L’Etat du Niger « ne peut plus renouveler le contrat d’affermage » pour la Société d’Exploitation des Eaux du Niger (SEEN) qui arrive à terme le 31 décembre 2022. C’est ce qu’indique une lettre du ministre de l’Hydraulique et de l’Assainissement, adressée au Directeur général de la SEEN, le 13 octobre dernier. Après un peu plus de 20 ans, l’Etat du Niger a souverainement décidé que le contrat d’affermage avec la SEEN ne peut plus être renouvelé par tacite reconduction. C’est dire que toutes les options sont désormais sur la table.
Dans sa correspondance, le ministre de l’Hydraulique et de l’Assainissement, Adamou Mahaman, s’est référé au contrat d’affermage du service public de la production, du transport et de la distribution d’eau potable en zone urbaine et semi urbaine, signé entre l’Etat, la SPEN (Société des patrimoines des eaux du Niger) et la SEEN, le 20 mars 2001, tel que modifié par ses avenants n°1 à 8 (le « Contrat d’Affermage »), lequel arrive à échéance le 31 décembre prochain. « Nous avons eu l’occasion d’évoquer avec vous la possibilité et les conditions d’un éventuel renouvellement de ce contrat, conclu initialement pour dix années, et déjà renouvelé et prorogé pour une durée totale de plus de 22 années », rappelle la lettre du ministre de l’Hydraulique.

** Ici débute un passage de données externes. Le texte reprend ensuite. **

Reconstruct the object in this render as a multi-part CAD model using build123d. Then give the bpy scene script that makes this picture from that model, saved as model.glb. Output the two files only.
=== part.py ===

« Néanmoins, après analyse du cadre législatif et règlementaire applicable, nous avons l’honneur de vous notifier la décision de l’Etat du Niger de ne plus renouveler le contrat d’affermage », ajoute la lettre.
Le contrat d’affermage est défini dans le langage des experts du marché public comme « le contrat par lequel le contractant s’engage à gérer un service public, à ses risques et périls, contre une rémunération versée par les usagers. Le concédé, appelé fermier, reverse à la personne publique, une redevance destinée à contribuer à l’amortissement des investissements qu’elle a réalisés. La rémunération versée par le fermier en contrepartie du droit d’utilisation de l’ouvrage est appelée la surtaxe ».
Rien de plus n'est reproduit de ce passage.